(Job) Identify and reproduce every line holding the string "that".

(Available data)
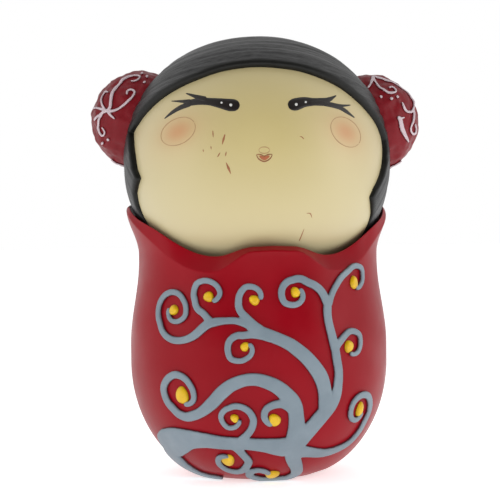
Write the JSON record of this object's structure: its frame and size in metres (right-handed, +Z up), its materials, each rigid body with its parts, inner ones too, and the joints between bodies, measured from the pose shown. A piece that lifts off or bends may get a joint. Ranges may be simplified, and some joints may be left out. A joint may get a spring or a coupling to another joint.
{
  "type": "kokeshi doll",
  "caption": "Round-headed kokeshi figurine whose head turns on a peg in a petal-edged hollow body with raised curling vines.",
  "frame": {"origin": "middle of the flat base, on the surface that the doll stands on", "axes": "+Z up along the axis that the head turns about, the face looks along -Y, +X is the doll's left"},
  "size_m": [0.0983, 0.079, 0.1306],
  "materials": {
    "red_enamel": "satin red paint on cast resin",
    "vine_paint": "matt blue-grey paint on raised relief",
    "berry_paint": "satin yellow paint",
    "face_paint": "satin cream paint on cast resin",
    "hair_paint": "satin charcoal paint with carved strands",
    "bun_enamel": "satin dark red paint",
    "sprig_paint": "pale pinkish white paint on raised relief",
    "peg_wood": "plain turned wood",
    "plug_rubber": "dark soft plug"
  },
  "bodies": {
    "body": {"body_shell": "red_enamel", "base_plug": "plug_rubber", "neck_socket": "peg_wood", "vine_relief": "vine_paint", "berry_01": "berry_paint", "berry_02": "berry_paint", "berry_03": "berry_paint", "berry_04": "berry_paint", "berry_05": "berry_paint", "berry_06": "berry_paint", "berry_07": "berry_paint", "berry_08": "berry_paint", "berry_09": "berry_paint", "berry_10": "berry_paint", "berry_11": "berry_paint", "berry_12": "berry_paint", "berry_13": "berry_paint"},
    "head": {"head_shell": "face_paint", "hair_cap": "hair_paint", "neck_peg": "peg_wood", "bun_right": "bun_enamel", "bun_peg_right": "peg_wood", "bun_sprig_right": "sprig_paint", "bun_left": "bun_enamel", "bun_peg_left": "peg_wood", "bun_sprig_left": "sprig_paint"}
  },
  "joints": [
    {"name": "head_turn", "type": "hinge", "parent": "body", "child": "head", "pos_m": [0, 0, 0.056], "axis": [0, 0, 1], "continuous": true}
  ]
}
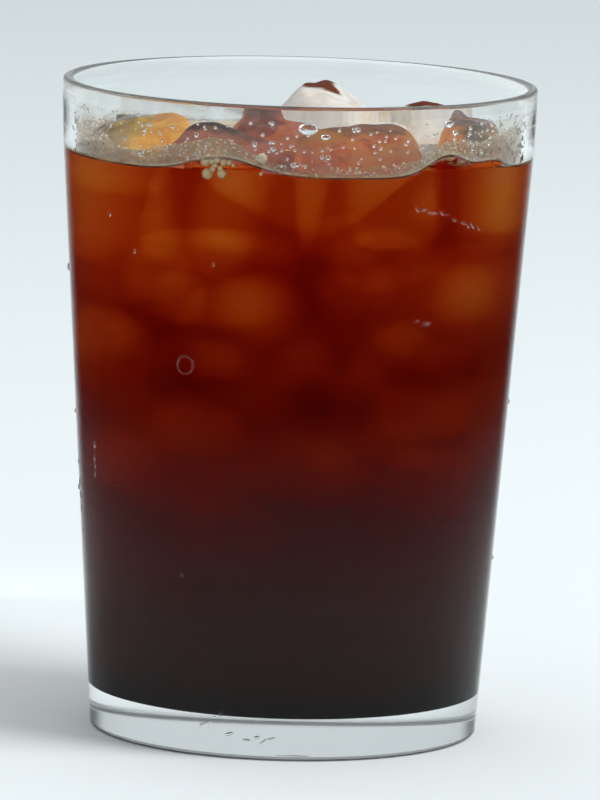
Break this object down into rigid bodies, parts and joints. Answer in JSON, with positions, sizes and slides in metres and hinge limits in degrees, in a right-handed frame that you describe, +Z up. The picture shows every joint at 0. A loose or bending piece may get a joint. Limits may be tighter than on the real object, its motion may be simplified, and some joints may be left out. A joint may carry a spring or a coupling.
{
  "type": "iced americano",
  "caption": "Black iced coffee served in a clear tapered tumbler with a thick base, full of rounded ice that stands out of the drink, with a ring of pale foam along the wall.",
  "frame": {"origin": "centre of the flat ring that the glass stands on", "axes": "+Z up along the glass's axis, -Y towards the viewer, +X to the viewer's right"},
  "size_m": [0.087, 0.087, 0.12],
  "materials": {
    "clear_glass": "clear, polished, slightly wet outside",
    "coffee": "clear dark red-brown liquid, orange where it is thin",
    "ice": "melting clear ice, wet, tinted by the drink",
    "foam": "fine beige coffee foam with small bubbles"
  },
  "bodies": {
    "root": {"glass": "clear_glass", "coffee": "coffee", "foam": "foam", "ice_back": "ice", "ice_back_right": "ice", "ice_left": "ice", "ice_front_left": "ice", "ice_middle": "ice", "ice_front": "ice", "ice_clear": "ice", "ice_right": "ice"}
  },
  "joints": []
}
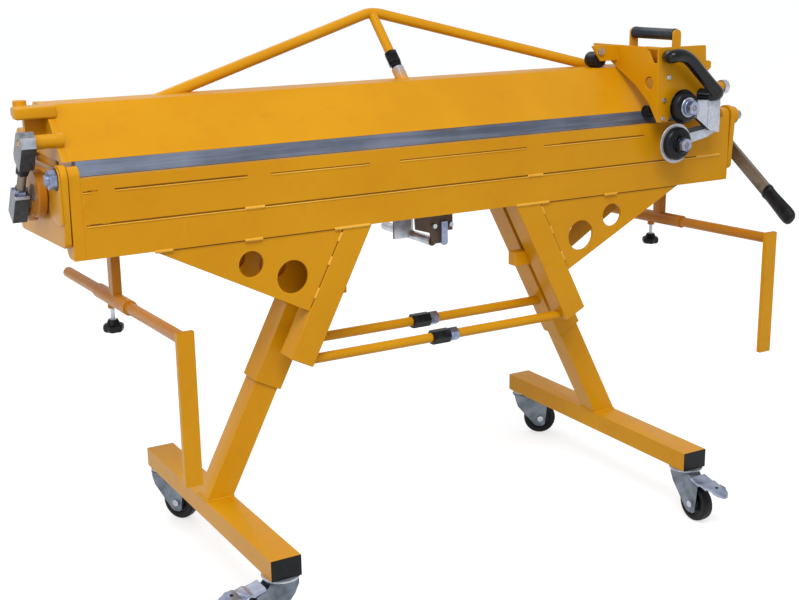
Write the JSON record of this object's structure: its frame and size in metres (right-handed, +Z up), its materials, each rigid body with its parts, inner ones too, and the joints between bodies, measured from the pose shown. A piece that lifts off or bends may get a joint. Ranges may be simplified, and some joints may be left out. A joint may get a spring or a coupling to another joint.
{
  "type": "sheet metal folding machine",
  "caption": "Hand sheet metal folder on a castor stand, with a lever-driven clamp beam, a swing-up bending beam and a rotary cutter on a rail.",
  "frame": {"origin": "on the floor under the middle of the footprint, Z = 0 at the bottom of the castor wheels", "axes": "+X along the bend line towards the lever, +Y away from the operator, +Z up"},
  "size_m": [1.648, 0.7598, 1.0887],
  "materials": {
    "orange_paint": "gloss",
    "bare_steel": "ground",
    "zinc": "zinc plated",
    "black_steel": "satin",
    "black_rubber": "matt",
    "black_plastic": "matt",
    "grey_cast": "cast",
    "tyre": "matt"
  },
  "bodies": {
    "frame": {"table_beam": "orange_paint", "table_top": "orange_paint", "bed_edge_bar": "bare_steel", "frame_ends": "orange_paint", "hinge_bolts": "zinc", "leg_socket_left": "orange_paint", "leg_socket_right": "orange_paint", "leg_left": "orange_paint", "leg_right": "orange_paint", "foot_plugs": "black_plastic", "castor_plates": "zinc", "rear_tie_rods": "orange_paint", "support_brackets": "orange_paint", "centre_brace": "black_steel"},
    "rear_long_nut": {"rear_tie_nut": "black_steel"},
    "bending_beam": {"apron": "orange_paint", "apron_ends": "orange_paint", "bending_arm_left": "orange_paint", "bending_arm_right": "orange_paint", "front_gusset_left": "orange_paint", "front_gusset_right": "orange_paint", "front_tie_rods": "orange_paint"},
    "front_long_nut": {"front_tie_nut": "black_steel"},
    "lever": {"cross_shaft": "bare_steel", "cranks": "orange_paint", "lever_bar": "bare_steel", "lever_grip": "black_rubber"},
    "clamp_beam": {"clamp_face": "orange_paint", "clamp_channel": "orange_paint", "clamp_strip": "bare_steel", "clamp_rail": "orange_paint", "clamp_ends": "orange_paint", "truss": "orange_paint"},
    "truss_long_nut": {"truss_nut": "black_steel"},
    "left_link": {"link_left": "zinc"},
    "right_link": {"link_right": "zinc"},
    "cutter": {"carriage_side_plate": "orange_paint", "carriage_front_plate": "orange_paint", "guide_block": "grey_cast", "carriage_bolts": "zinc", "carriage_grip": "black_rubber", "bow_handle": "black_rubber", "carriage_skid": "black_plastic"},
    "upper_cutting_disc": {"upper_knife": "bare_steel"},
    "lower_cutting_disc": {"lower_knife": "bare_steel"},
    "roller": {"rail_roller": "black_plastic"},
    "left_support": {"support_left": "orange_paint"},
    "right_support": {"support_right": "orange_paint"},
    "left_knob": {"clamp_knob_left": "black_plastic"},
    "right_knob": {"clamp_knob_right": "black_plastic"},
    "fork_left_front": {"castor_fork_left_front": "zinc"},
    "wheel_left_front": {"castor_wheel_left_front": "tyre"},
    "pedal_left_front": {"brake_pedal_left_front": "zinc"},
    "fork_right_front": {"castor_fork_right_front": "zinc"},
    "wheel_right_front": {"castor_wheel_right_front": "tyre"},
    "pedal_right_front": {"brake_pedal_right_front": "zinc"},
    "fork_left_rear": {"castor_fork_left_rear": "zinc"},
    "wheel_left_rear": {"castor_wheel_left_rear": "tyre"},
    "fork_right_rear": {"castor_fork_right_rear": "zinc"},
    "wheel_right_rear": {"castor_wheel_right_rear": "tyre"}
  },
  "joints": [
    {"name": "bending_beam_swing", "type": "hinge", "parent": "frame", "child": "bending_beam", "pos_m": [0, -0.034, 0.832], "axis": [-1, 0, 0], "range_deg": [0, 23]},
    {"name": "clamp_beam_lift", "type": "hinge", "parent": "frame", "child": "clamp_beam", "pos_m": [0, 0.2, 0.87], "axis": [-1, 0, 0], "range_deg": [0, 11.02]},
    {"name": "lever_pull", "type": "hinge", "parent": "frame", "child": "lever", "pos_m": [0, 0.058, 0.797], "axis": [-1, 0, 0], "range_deg": [0, 105.01]},
    {"name": "left_link_swing", "type": "hinge", "parent": "clamp_beam", "child": "left_link", "pos_m": [-0.811, 0.006, 0.893], "axis": [-1, 0, 0], "range_deg": [0, 27.71]},
    {"name": "right_link_swing", "type": "hinge", "parent": "lever", "child": "right_link", "pos_m": [0.7905, 0.10602, 0.75699], "axis": [-1, 0, 0], "range_deg": [-66.29, 0]},
    {"name": "cutter_slide", "type": "slide", "parent": "clamp_beam", "child": "cutter", "axis": [1, 0, 0], "range_m": [-1.2, 0.05]},
    {"name": "upper_disc_spin", "type": "hinge", "parent": "cutter", "child": "upper_cutting_disc", "pos_m": [0.575, -0.1, 0.871], "axis": [0, 1, 0], "continuous": true},
    {"name": "lower_disc_spin", "type": "hinge", "parent": "cutter", "child": "lower_cutting_disc", "pos_m": [0.562, -0.1, 0.792], "axis": [0, 1, 0], "continuous": true},
    {"name": "roller_spin", "type": "hinge", "parent": "cutter", "child": "roller", "pos_m": [0.475, 0.08, 0.9663], "axis": [0, 1, 0], "continuous": true},
    {"name": "front_nut_turn", "type": "hinge", "parent": "bending_beam", "child": "front_long_nut", "pos_m": [-0.003, -0.027, 0.428], "axis": [1, 0, 0], "continuous": true},
    {"name": "rear_nut_turn", "type": "hinge", "parent": "frame", "child": "rear_long_nut", "pos_m": [-0.003, 0.053, 0.444], "axis": [1, 0, 0], "continuous": true},
    {"name": "truss_nut_turn", "type": "hinge", "parent": "clamp_beam", "child": "truss_long_nut", "pos_m": [0, 0.15694, 0.9871], "axis": [0, -0.6961, -0.7179], "continuous": true},
    {"name": "left_support_slide", "type": "slide", "parent": "frame", "child": "left_support", "axis": [0, -0.9995, 0.0314], "range_m": [-0.23, 0.19]},
    {"name": "left_knob_turn", "type": "hinge", "parent": "frame", "child": "left_knob", "pos_m": [-0.667, 0.056, 0.55], "axis": [0, 0, 1], "continuous": true},
    {"name": "right_support_slide", "type": "slide", "parent": "frame", "child": "right_support", "axis": [0, -0.9995, 0.0314], "range_m": [-0.23, 0.19]},
    {"name": "right_knob_turn", "type": "hinge", "parent": "frame", "child": "right_knob", "pos_m": [0.667, 0.096, 0.55], "axis": [0, 0, 1], "continuous": true},
    {"name": "swivel_left_front", "type": "hinge", "parent": "frame", "child": "fork_left_front", "pos_m": [-0.4855, -0.253, 0.1], "axis": [0, 0, 1], "continuous": true},
    {"name": "wheel_spin_left_front", "type": "hinge", "parent": "fork_left_front", "child": "wheel_left_front", "pos_m": [-0.5235, -0.253, 0.04], "axis": [0, 1, 0], "continuous": true},
    {"name": "brake_press_left_front", "type": "hinge", "parent": "fork_left_front", "child": "pedal_left_front", "pos_m": [-0.5395, -0.253, 0.089], "axis": [0, -1, 0], "range_deg": [0, 12]},
    {"name": "swivel_right_front", "type": "hinge", "parent": "frame", "child": "fork_right_front", "pos_m": [0.4855, -0.253, 0.1], "axis": [0, 0, 1], "continuous": true},
    {"name": "wheel_spin_right_front", "type": "hinge", "parent": "fork_right_front", "child": "wheel_right_front", "pos_m": [0.4855, -0.291, 0.04], "axis": [-1, 0, 0], "continuous": true},
    {"name": "brake_press_right_front", "type": "hinge", "parent": "fork_right_front", "child": "pedal_right_front", "pos_m": [0.4855, -0.307, 0.089], "axis": [1, 0, 0], "range_deg": [0, 12]},
    {"name": "swivel_left_rear", "type": "hinge", "parent": "frame", "child": "fork_left_rear", "pos_m": [-0.4855, 0.348, 0.1], "axis": [0, 0, 1], "continuous": true},
    {"name": "wheel_spin_left_rear", "type": "hinge", "parent": "fork_left_rear", "child": "wheel_left_rear", "pos_m": [-0.46536, 0.31577, 0.04], "axis": [-0.848, -0.5299, 0], "continuous": true},
    {"name": "swivel_right_rear", "type": "hinge", "parent": "frame", "child": "fork_right_rear", "pos_m": [0.4855, 0.348, 0.1], "axis": [0, 0, 1], "continuous": true},
    {"name": "wheel_spin_right_rear", "type": "hinge", "parent": "fork_right_rear", "child": "wheel_right_rear", "pos_m": [0.51841, 0.329, 0.04], "axis": [-0.5, -0.866, 0], "continuous": true}
  ],
  "couplings": [
    {"joint": "lever_pull", "follows": "clamp_beam_lift", "ratio": 9.5281},
    {"joint": "left_link_swing", "follows": "clamp_beam_lift", "ratio": 2.5138},
    {"joint": "right_link_swing", "follows": "clamp_beam_lift", "ratio": -6.0143}
  ]
}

(Result for this task)
Write the JSON record of this object's structure: its frame and size in metres (right-handed, +Z up), its materials, each rigid body with its parts, inner ones too, and the joints between bodies, measured from the pose shown. A piece that lifts off or bends may get a joint. Ranges may be simplified, and some joints may be left out. A joint may get a spring or a coupling to another joint.
  "frame": {"origin": "middle of the flat base, on the surface that the doll stands on", "axes": "+Z up along the axis that the head turns about, the face looks along -Y, +X is the doll's left"},
Break this object down into rigid bodies, parts and joints. Answer in JSON, with positions, sizes and slides in metres and hinge limits in degrees, in a right-handed frame that you describe, +Z up. The picture shows every joint at 0. A loose or bending piece may get a joint. Limits may be tighter than on the real object, its motion may be simplified, and some joints may be left out. A joint may carry a spring or a coupling.
  "caption": "Black iced coffee served in a clear tapered tumbler with a thick base, full of rounded ice that stands out of the drink, with a ring of pale foam along the wall.",
  "frame": {"origin": "centre of the flat ring that the glass stands on", "axes": "+Z up along the glass's axis, -Y towards the viewer, +X to the viewer's right"},
Write the JSON record of this object's structure: its frame and size in metres (right-handed, +Z up), its materials, each rigid body with its parts, inner ones too, and the joints between bodies, measured from the pose shown. A piece that lifts off or bends may get a joint. Ranges may be simplified, and some joints may be left out. A joint may get a spring or a coupling to another joint.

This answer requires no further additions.